Second, many exchanges will require a broad range of information on your project, including technical specifications, information about the team as well as details of the token sale.

Additionally, exchanges may need to see a token’s code for themselves in order to verify the security and robustness of the project. This is best done by posting the source code at Github. Other things such as a blockchain explorer, the maximum supply of the token, fees charged per transaction as well as the name and logo of the token will also be asked of projects.

Lastly, a token may also need to pass the Howey Test. This is a precedent set by the US Supreme Court, which is used to determine whether investments are classified as securities. If a token does not pass the Howey test then it might find it difficult to get listed on exchanges due to regulations passed by the SEC which puts security tokens under greater legal scrutiny.

To avoid unnecessary legal challenges as well as to abide with the law, many exchanges will only list utility tokens and digital currencies. To prove a token is not a security, some exchanges may require a written statement from a law firm.

The steps outlined

First, startups need to get in touch with exchanges. Some exchanges, such as Bittrex, provide a dedicated page through where blockchain projects can submit their token for consideration. This is fairly easy. However, for some exchanges, the contact information is not easily accessible. This will involve more research.

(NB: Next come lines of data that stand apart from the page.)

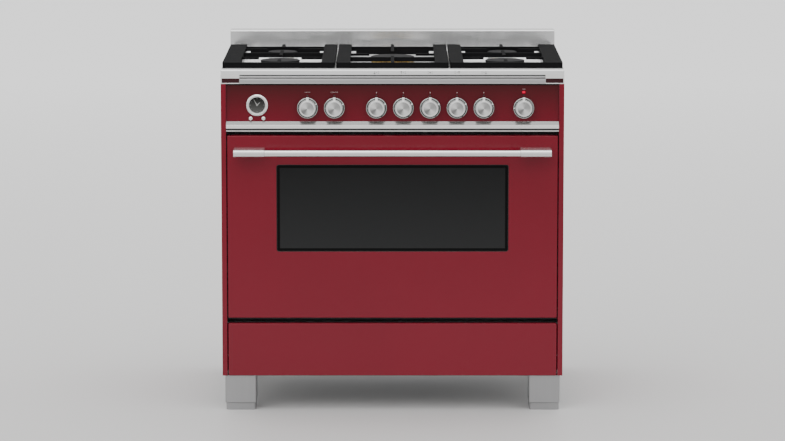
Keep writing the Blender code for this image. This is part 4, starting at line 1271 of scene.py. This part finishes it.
class KnobKind(Enum):
    """What a knob sets, which decides its marks."""

    BURNER = "burner"
    OVEN = "oven"
    TIMER = "timer"


@dataclass
class Knob:
    """One control knob: a grooved skirt, a spun cap, a white pointer and printed marks."""

    name: str
    kind: KnobKind
    length: float = 0.025
    skirt: float = 0.008
    cap_radius: float = 0.0209
    ring: float = 0.0036
    pull_in: float = 0.0012
    bore: float = 0.0035
    sleeve: float = 0.006
    bore_depth: float = 0.006
    dot_inset: float = 0.0068
    pointer_half: float = 0.0032

    def build(self) -> None:
        """Make the knob's pieces."""
        self.centre, radius, self.tip, self.rear = turned_box(self.name, Axis.Y)
        self.radius = radius - self.pull_in
        self.face = self.tip + self.length - self.skirt
        self.build_skirt()
        self.build_cap()
        self.build_pointer()
        self.build_marks()

    def build_skirt(self) -> None:
        """The skirt, with two turned grooves in its face, on its sleeve or shaft."""
        back = self.tip + self.length
        face, radius = self.face, self.radius
        if self.kind is KnobKind.BURNER:
            floor = back - self.bore_depth
            start = [(0.0, floor), (self.bore, floor), (self.bore, self.rear), (self.sleeve, self.rear)]
        else:
            start = [(0.0, self.rear), (self.sleeve, self.rear)]
        corners = ((radius - 0.004, back), (radius, back), (radius, face), (radius - 0.004, face))
        rim = arc_profile(corners, 0.0013)
        groove = []
        steps = ((0.0005, 0.0), (0.0002, 0.0006), (-0.0002, 0.0006), (-0.0005, 0.0))
        for at in (radius - 0.0026, self.cap_radius + 0.0022):
            groove += [(at + across, face + depth) for across, depth in steps]
        end = [(self.cap_radius - 0.002, face), (0.0, face)]
        profile = start + [(self.sleeve, back)] + rim.tolist() + groove + end
        self.add_round("skirt", profile, SKIRT_METAL, (self.name,))

    def add_round(
        self,
        word: str,
        profile: Array | Sequence,
        finish: object,
        replaces: Sequence[str] = (),
        ring: bool = False,
    ) -> None:
        """Add a turned piece of the knob about its centre line."""
        name = f"{self.name}_{word}"
        turned_piece(name, self.centre, profile, 72, finish, self.name, replaces, ring=ring)

    def build_cap(self) -> None:
        """The cap: a straight side, a bright rounded rim and a shallow dished face."""
        radius, tip, face = self.cap_radius, self.tip, self.face
        foot = (radius + 0.0012, face + 0.0004)
        side = arc_profile((foot, (radius, face - 0.0012), (radius, tip), (radius - 0.003, tip)), 0.0011)
        face_radius = radius - self.ring
        dish = [(face_radius + 0.0002, tip + 0.0005), (0.0, tip + 0.0006)]
        self.add_round("rim", [(0.0, face + 0.0004)] + side.tolist() + dish, CHROME)
        disc = [(face_radius, tip + 0.0009), (face_radius - 0.0002, tip + 0.0002), (0.0, tip + 0.0003)]
        finish = Spun(f"spun face of {self.name}", (0.92, 0.92, 0.91), self.centre)
        self.add_round("face", [(0.0, tip + 0.0010)] + disc, finish)
        near, wide = radius + 0.0003, radius + 0.0009
        ring = ((near, face + 0.0004), (near, face - 0.0003), (wide, face - 0.0003), (wide, face + 0.0004))
        self.add_round("shadow_ring", ring, BLACK_PRINT_RUBBER_AND_SHADE, ring=True)
        place = (self.centre[0], self.centre[1] + radius - self.dot_inset)
        dot = turned(Axis.Y, place, ((0.0010, tip + 0.0006), (0.0008, tip)), 20)
        lofted(f"{self.name}_dot", dot, BLACK_PRINT_RUBBER_AND_SHADE, self.name)

    def build_pointer(self) -> None:
        """The white pointer from the cap to the edge of the skirt, at twelve."""
        start, end = self.cap_radius - 0.0030, self.radius + self.pull_in
        outline = rounded_rectangle(self.pointer_half, (end - start) / 2, 0.0009, 4)
        outline = moved(outline, self.centre[0], self.centre[1] + (start + end) / 2)
        loops = straight(Axis.Y, outline, self.face + 0.0012, self.face - 0.0030, 0.0004)
        lofted(f"{self.name}_pointer", loops, WHITE, self.name)

    def arc_mark(self, name: str, start: float, end: float, finish: object) -> None:
        """A mark on the skirt between two clock directions in degrees."""
        turn = np.radians(np.linspace(start, end, max(2, int(abs(end - start) / 6) + 1)))
        way = np.stack([np.sin(turn), np.cos(turn)], -1)
        edge = np.concatenate([way * (self.radius - 0.0008), way[::-1] * (self.cap_radius + 0.0026)])
        loops = straight(Axis.Y, moved(edge, *self.centre), self.face + 0.0003, self.face - PRINT)
        lofted(name, loops, finish, self.name)

    def build_marks(self) -> None:
        """The printed marks round the skirt."""
        grey = GREY_PRINT
        marks = {
            KnobKind.BURNER: ((60, 68, WHITE), (140, 152, BLACK_PRINT_RUBBER_AND_SHADE), (176, 184, grey), (262, 274, grey)),
            KnobKind.OVEN: ((62, 68, WHITE), (137, 143, grey), (177, 183, grey), (267, 273, grey)),
            KnobKind.TIMER: ((30, 118, grey), (177, 183, grey), (222, 228, grey), (267, 273, WHITE)),
        }
        for index, (start, end, finish) in enumerate(marks[self.kind], 1):
            self.arc_mark(f"{self.name}_mark_{index}", start, end, finish)


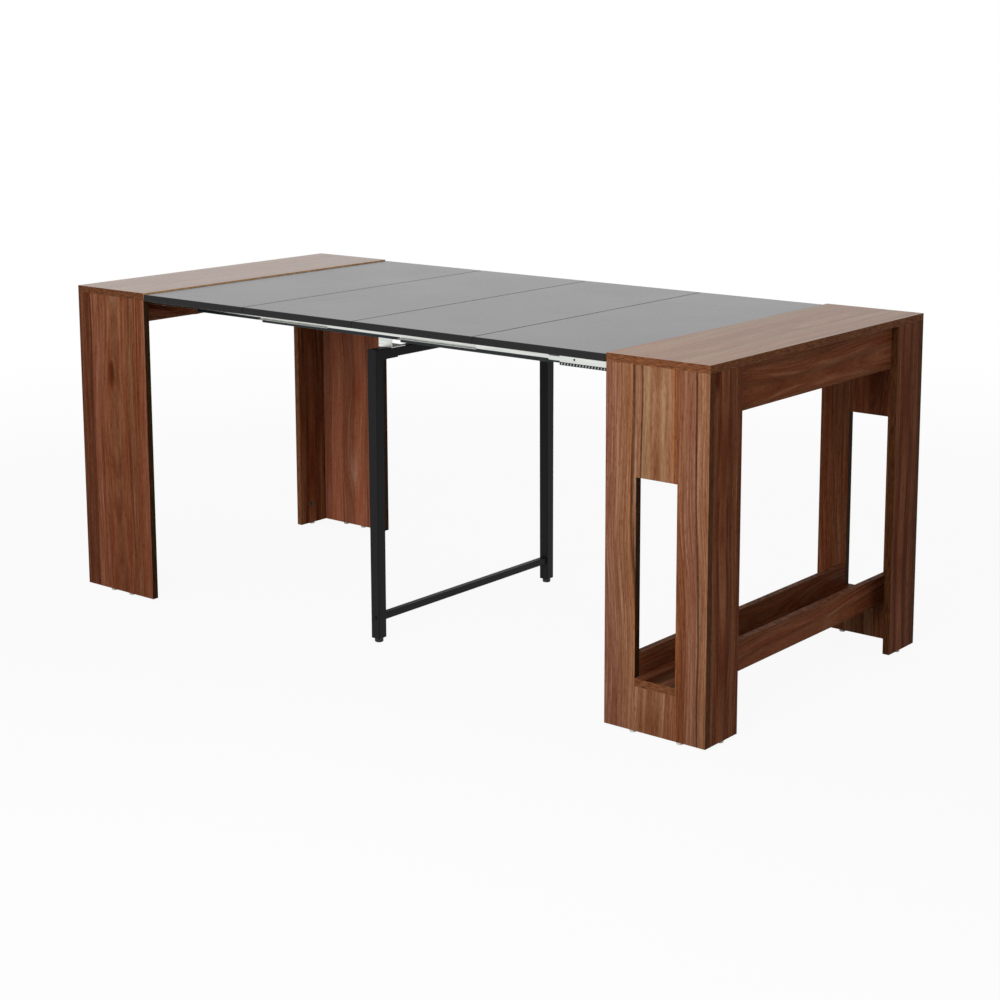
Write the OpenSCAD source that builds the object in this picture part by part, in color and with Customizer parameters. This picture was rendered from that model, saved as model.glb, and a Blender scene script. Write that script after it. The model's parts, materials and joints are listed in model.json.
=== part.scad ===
// Extending dining table: two walnut end frames on a telescopic slide run, with four loose leaves.
// Millimetres. X runs along the table, from the plain end to the storage end, Y across it, Z up.
// The origin is on the floor under the middle of the table, pulled out to its full length.

/* [Table] */
// Width across the leaves and the end tops
table_w = 852; // [760:1:960]
// Height of the end tops above the floor
table_h = 760; // [730:1:790]
// Thickness of every board
board = 16; // [14:0.5:18]
// Gap left between the two end tops when the table is pushed shut
shut_gap = 1; // [0.5:0.5:4]

/* [Ends] */
// Length of one end frame along the table
end_len = 242; // [236:1:280]
// Width of the narrow corner boards, without the side board that they meet
corner_w = 98; // [80:1:120]
// Height of the apron board under each top
apron_h = 94; // [80:1:110]
// Depth of the cleats that carry the slides
cleat_h = 54; // [52:1:60]
// Clearance between a cleat and the boards at its two ends
cleat_gap = 3; // [1:0.5:6]

/* [Leaves] */
// Length of one leaf along the table
leaf_len = 340.5; // [300:0.5:370]
// Hairline gap at each seam of the top
seam_gap = 0.5; // [0.3:0.1:1.5]
// How far the leaves lie below the end tops
leaf_drop = 3; // [1:0.5:5]
// Clearance between the slides and the underside of the leaves
leaf_seat = 0.3; // [0.2:0.1:1]
// Distance of the brass clips from the long edges
clip_inset = 25; // [18:1:60]
// Length of a brass clip across its seam
clip_len = 34; // [24:1:50]
// Width of a brass clip
clip_w = 14; // [10:1:20]
// Thickness of a brass clip
clip_t = 2; // [1.5:0.5:3]

/* [Leaf store] */
// Width of the slot in the side boards of the storage end
slot_w = 96; // [80:1:110]
// Distance from the inner edge of the side board to its slot
slot_in = 74; // [62:1:84]
// Height of the top of the slot above the floor
slot_top = 521; // [470:1:560]
// Height of the underside of the shelf above the floor
shelf_z = 98; // [70:1:120]
// Height of the two rails that keep the stored leaves upright
rail_h = 64; // [40:1:90]

/* [Glides and feet] */
// Diameter of the plastic glides
glide_d = 15; // [12:0.5:15.5]
// Height of the plastic glides
glide_h = 5; // [3:0.5:8]
// Diameter of a levelling foot
foot_d = 20; // [18:1:24]
// Height of a levelling foot, screwed fully in
foot_h = 10; // [8:1:14]
// Diameter of the threaded stud of a levelling foot
stud_d = 8; // [6:0.5:10]
// Length of the stud above the foot
stud_len = 26; // [20:1:40]

/* [Slides] */
// Distance from the long edge of the table to the first slide
slide_inset = 122; // [100:1:180]
// Height of the outer channel of a slide
slide_h = 45; // [44:0.5:48]
// Thickness of one closed slide
slide_t = 12.7; // [12.5:0.1:14]
// Wall of the rolled steel channels
slide_wall = 1.2; // [1:0.1:1.3]
// Room between two channels that the balls roll in
race = 3; // [2.6:0.1:3.2]
// Play of a ball in its race, on each side
ball_play = 0.1; // [0.05:0.05:0.2]
// Balls in one strip of a cage
ball_count = 6; // [3:1:8]
// Distance between the balls of a strip
ball_pitch = 16; // [10:1:18]
// Clearance between the slides and the apron at each end
slide_end_gap = 3; // [2:0.5:10]
// Thickness of the bent stop at the back end of an outer channel
stop_t = 1.5; // [1:0.5:3]
// Width of the gap between the second and the third slide
spacer_t = 3.5; // [3.2:0.1:6]
// Diameter of the rivets and screws of the slides
rivet_d = 4; // [3:0.5:5]

/* [Centre leg] */
// Distance of the leg from the middle of the table, towards the plain end
leg_off = 38; // [0:1:100]
// Distance from the long edge to the centre line of a post
post_inset = 115; // [90:1:200]
// Side of the square tube of the posts
tube = 25; // [22:1:30]
// Wall of the square tube
tube_wall = 1.5; // [1:0.5:2]
// Room between the top of the posts and the slides, which the brackets bridge
bracket_gap = 18.7; // [10:0.1:40]
// Length of the socket that is welded to each post
socket_len = 50; // [30:1:80]
// Height of the middle of the lower bar
lower_bar_z = 58; // [45:1:140]
// Side of the square lower bar
lower_bar = 16; // [12:1:20]
// Width of the bracket that hangs the leg on the slide
bracket_w = 40; // [24:1:60]
// Thickness of the bracket
bracket_t = 2; // [1.5:0.1:2.2]

/* [Fittings] */
// Diameter of a cam lock
cam_d = 15; // [12:0.5:18]
// Depth of a cam lock in its board
cam_h = 12; // [9:0.5:12]
// Clearance around and under a cam lock
cam_play = 0.2; // [0.1:0.1:0.4]
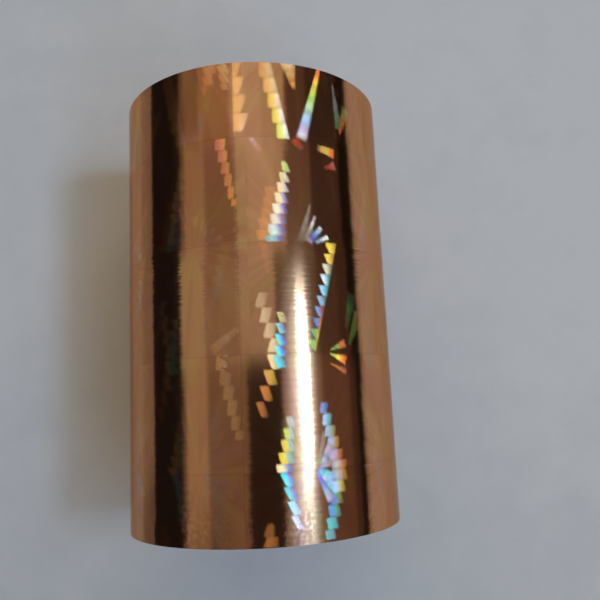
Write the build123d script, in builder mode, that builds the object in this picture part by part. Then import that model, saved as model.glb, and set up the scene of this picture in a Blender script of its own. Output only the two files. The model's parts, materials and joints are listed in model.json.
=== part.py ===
from build123d import *
import os
from math import cos, radians, sin

# A roll of copper-coloured metallised film, wound on a spiral paper core.
# The roll lies on its side. Its axis is Y, +Z is up, and the origin is on the
# axis at the middle of the roll's length. All sizes are in millimetres.
# Angles round the roll are in degrees, from straight up (+Z) towards +X.

# Driving dimensions
film_width = 100.0           # width of the film, so the length of the wound pack
roll_radius = 31.375         # outside of the wound pack
bore_radius = 12.7           # one-inch core
core_stand_out = 0.5         # how far the core stands out of the pack at each end

# The core's paper strips, from the bore outwards
liner_wall = 0.40            # smooth kraft paper lining the bore
body_wall = 0.70             # each grey-board strip
body_ply_count = 3
outer_wall = 0.40            # kraft paper that the film lies on
glue_line = 0.02             # glue between one strip and the next
seam_pitch = 62.0            # how far a strip moves along the core in one turn
seam_gap = 0.5               # between the edges of neighbouring turns of a strip
seam_stagger = 0.23          # of a turn, from one ply's seam to the next

# The film's start, held to the core
start_tape_thickness = 0.06
start_tape_width = 15.0      # round the core
start_tape_length = 90.0     # along the core
start_tape_clearance = 0.01
start_tape_angle = 40.0

# The film's free end
wrap_step = 0.30             # drop in the pack's outline where its last wrap ends
tail_root_angle = 84.0       # where the loose end leaves the pack
tail_length = 17.5           # round the roll
tail_thickness = 0.10        # stands for film of about 0.02
tail_lift = 0.10             # air between the tail and the wrap under it
tail_root_gap = 0.30         # between the tail's fold line and the pack's step

# The clear tape that holds the free end down
tape_width = 12.0            # along the roll
tape_thickness = 0.06
tape_on_tail = 7.0           # round the roll, on the tail
tape_on_pack = 13.0          # round the roll, past the tail's edge
tape_step = 1.0              # length of the tape's slope down to the pack
tape_lift = 0.02             # glue under the tape

# Worked out from those
core_length = film_width + 2 * core_stand_out
core_radius = bore_radius + liner_wall + body_ply_count * body_wall + outer_wall
core_radius = core_radius + (body_ply_count + 1) * glue_line
start_tape_radius = core_radius + start_tape_clearance
pack_bore_radius = start_tape_radius + start_tape_thickness + start_tape_clearance
low_radius = roll_radius - wrap_step
tail_radius = low_radius + tail_lift
tape_radius = tail_radius + tail_thickness + tape_lift

os.makedirs("parts", exist_ok=True)


def on_roll(radius, angle):
    """The point at a radius and an angle round the roll, on the XZ plane."""
    return radius * sin(radians(angle)), radius * cos(radians(angle))


def arc_angle(length, radius):
    """The angle that a length round the roll takes up at a radius."""
    return length / radians(radius)


def ring_sector(inner, outer, start, end):
    """The part of a ring from one angle round the roll to another, as a sketch."""
    with BuildSketch() as sector:
        with BuildLine():
            CenterArc((0, 0), outer, 90 - start, start - end)
            CenterArc((0, 0), inner, 90 - start, start - end)
            Line(on_roll(outer, start), on_roll(inner, start))
            Line(on_roll(outer, end), on_roll(inner, end))
        make_face()
    return sector.sketch


def finish(part, name):
    """Label a finished piece and write its file."""
    part.label = name
    export_step(part, f"parts/{name}.step")
    size = part.bounding_box().size
    print(f"{name}: {len(part.solids())} solid, {part.volume / 1000:.2f} cm3, {size}")


def seam_cutter(inner, wall, shift):
    """A helical strip through a ply's wall, its place set by a shift along the core."""
    overlap = 0.3
    lead_in = 5.0
    start = -core_length / 2 - lead_in - shift
    height = core_length + 2 * lead_in + shift
    with BuildPart() as cutter:
        with BuildLine() as path:
            Helix(seam_pitch, height, inner + wall / 2, center=(0, start, 0), direction=(0, 1, 0))
        entry = path.line @ 0
        outwards = Vector(entry.X, 0, entry.Z)
        with BuildSketch(Plane(origin=entry, x_dir=outwards, z_dir=path.line % 0)):
            Rectangle(wall + 2 * overlap, seam_gap)
        sweep(path=path.line, is_frenet=True)
    return cutter.part


def make_ply(name, inner, wall, shift):
    """A strip of paper wound in a helix into a tube, its edges nearly meeting."""
    cutter = seam_cutter(inner, wall, shift)
    with BuildPart() as ply:
        with BuildSketch(Plane.XZ):
            Circle(inner + wall)
            Circle(inner, mode=Mode.SUBTRACT)
        extrude(amount=core_length / 2, both=True)
        add(cutter, mode=Mode.SUBTRACT)
    finish(ply.part, name)


# Core: a liner, three body plies and an outer ply, their seams staggered
core_walls = [("core_liner", liner_wall)]
for number in range(1, body_ply_count + 1):
    core_walls.append((f"core_body_ply_{number}", body_wall))
core_walls.append(("core_outer_ply", outer_wall))

ply_radius = bore_radius
for index, (ply_name, ply_wall) in enumerate(core_walls):
    make_ply(ply_name, ply_radius, ply_wall, index * seam_stagger * seam_pitch)
    ply_radius = ply_radius + ply_wall + glue_line

# Start tape: double-sided, along the core, under the first wrap of film
start_tape_outside = start_tape_radius + start_tape_thickness
start_tape_end = start_tape_angle + arc_angle(start_tape_width, start_tape_radius)
with BuildPart() as start_tape:
    with BuildSketch(Plane.XZ):
        add(ring_sector(start_tape_radius, start_tape_outside, start_tape_angle, start_tape_end))
    extrude(amount=start_tape_length / 2, both=True)
finish(start_tape.part, "start_tape")

# Wound film: two half circles about two centres make one turn of the spiral,
# from full radius at the tail's root back to one step lower under the tail
second_centre = on_roll(-wrap_step / 2, tail_root_angle)
root_arc_angle = 90 - tail_root_angle
with BuildPart() as foil_web:
    with BuildSketch(Plane.XZ):
        with BuildLine():
            CenterArc((0, 0), roll_radius, root_arc_angle, 180)
            CenterArc(second_centre, roll_radius - wrap_step / 2, root_arc_angle + 180, 180)
            Line(on_roll(roll_radius, tail_root_angle), on_roll(low_radius, tail_root_angle))
        make_face()
        Circle(pack_bore_radius, mode=Mode.SUBTRACT)
    extrude(amount=film_width / 2, both=True)
finish(foil_web.part, "foil_web")

# Tail: the last stretch of film, lying on the wrap below it
tail_start = tail_root_angle + arc_angle(tail_root_gap, tail_radius)
tail_end = tail_start + arc_angle(tail_length, tail_radius)
with BuildPart() as foil_tail:
    with BuildSketch(Plane.XZ):
        add(ring_sector(tail_radius, tail_radius + tail_thickness, tail_start, tail_end))
    extrude(amount=film_width / 2, both=True)
finish(foil_tail.part, "foil_tail")

# Tail tape: on the tail, then down a short slope to just above the pack
tape_start = tail_end - arc_angle(tape_on_tail, tape_radius)
slope_start = tail_end + arc_angle(tape_lift, tape_radius)
slope_end = slope_start + arc_angle(tape_step, tape_radius)
tape_end = tail_end + arc_angle(tape_on_pack, tape_radius)
low_tape_radius = tail_radius
with BuildPart() as tail_tape:
    with BuildSketch(Plane.XZ):
        add(ring_sector(tape_radius, tape_radius + tape_thickness, tape_start, slope_start))
        add(ring_sector(low_tape_radius, low_tape_radius + tape_thickness, slope_end, tape_end))
        with BuildLine():
            Polyline(
                on_roll(tape_radius, slope_start),
                on_roll(tape_radius + tape_thickness, slope_start),
                on_roll(low_tape_radius + tape_thickness, slope_end),
                on_roll(low_tape_radius, slope_end),
                close=True,
            )
        make_face()
    extrude(amount=tape_width / 2, both=True)
finish(tail_tape.part, "tail_tape")

# Where the tail folds away from the roll
pivot = on_roll(tail_radius + tail_thickness / 2, tail_start)
print(f"tail pivot at x {pivot[0]:.4f}, z {pivot[1]:.4f}")
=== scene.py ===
import json
import math
from collections import namedtuple

import bpy
import numpy as np
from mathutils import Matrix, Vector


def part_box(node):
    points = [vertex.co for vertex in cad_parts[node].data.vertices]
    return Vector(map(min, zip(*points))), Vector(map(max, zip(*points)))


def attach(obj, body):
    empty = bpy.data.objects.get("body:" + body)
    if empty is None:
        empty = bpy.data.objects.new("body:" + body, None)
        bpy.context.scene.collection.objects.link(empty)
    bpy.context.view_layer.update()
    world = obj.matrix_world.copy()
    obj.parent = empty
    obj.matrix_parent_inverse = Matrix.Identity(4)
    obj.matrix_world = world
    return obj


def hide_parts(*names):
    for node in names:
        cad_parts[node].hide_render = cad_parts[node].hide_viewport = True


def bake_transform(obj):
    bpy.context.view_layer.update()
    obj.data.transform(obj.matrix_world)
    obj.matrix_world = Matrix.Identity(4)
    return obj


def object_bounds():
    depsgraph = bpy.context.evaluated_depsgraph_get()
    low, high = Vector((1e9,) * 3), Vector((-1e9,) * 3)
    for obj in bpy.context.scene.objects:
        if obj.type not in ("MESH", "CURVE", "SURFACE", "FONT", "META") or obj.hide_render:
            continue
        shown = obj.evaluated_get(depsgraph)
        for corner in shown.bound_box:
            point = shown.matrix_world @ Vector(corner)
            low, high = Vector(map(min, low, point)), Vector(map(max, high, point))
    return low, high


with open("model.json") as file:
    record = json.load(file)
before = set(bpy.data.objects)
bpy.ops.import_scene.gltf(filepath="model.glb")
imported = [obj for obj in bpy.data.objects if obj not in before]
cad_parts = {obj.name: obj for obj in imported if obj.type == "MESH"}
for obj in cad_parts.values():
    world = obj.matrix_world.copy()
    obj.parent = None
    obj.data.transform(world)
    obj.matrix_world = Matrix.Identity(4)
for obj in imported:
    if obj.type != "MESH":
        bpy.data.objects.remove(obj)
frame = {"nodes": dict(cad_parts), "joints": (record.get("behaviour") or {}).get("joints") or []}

CAD_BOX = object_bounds()

# ---------------------------------------------------------------------------
# Sizes, in metres unless a name says otherwise. The roll lies along Y.
# Angles round it are in degrees from straight up (+Z) towards +X.
# ---------------------------------------------------------------------------
MM = 0.001
WEB_LOW, WEB_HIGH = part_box("foil_web")
WEB_HALF = WEB_HIGH.y
ROLL_RADIUS = -WEB_LOW.x
MM_PER_DEGREE = math.radians(ROLL_RADIUS / MM)
PACK_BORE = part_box("start_tape")[1].x + 0.01 * MM  # just outside the tape that holds its start
WRAP_STEP = 0.30 * MM         # drop in the pack's outline where its last wrap ends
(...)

Some startups reach out to industry leaders to act as advisors for their projects as they may be able to help with contacts at exchanges.

Once a token has been submitted, patience is required. Evaluating a token takes time and bombarding the exchange with questions will rarely help to speed up a listing.

The final but very important thing to note is that some exchanges charge a listing fee. There are reports that the figure ranges from $50,000 up to $1,000,000 in BTC. Therefore, startups need to ensure they can meet the financial requirements of the exchange. Having said that, there are some exchanges that will list new cryptographic assets for free purely based on the merit of a project and its digital token.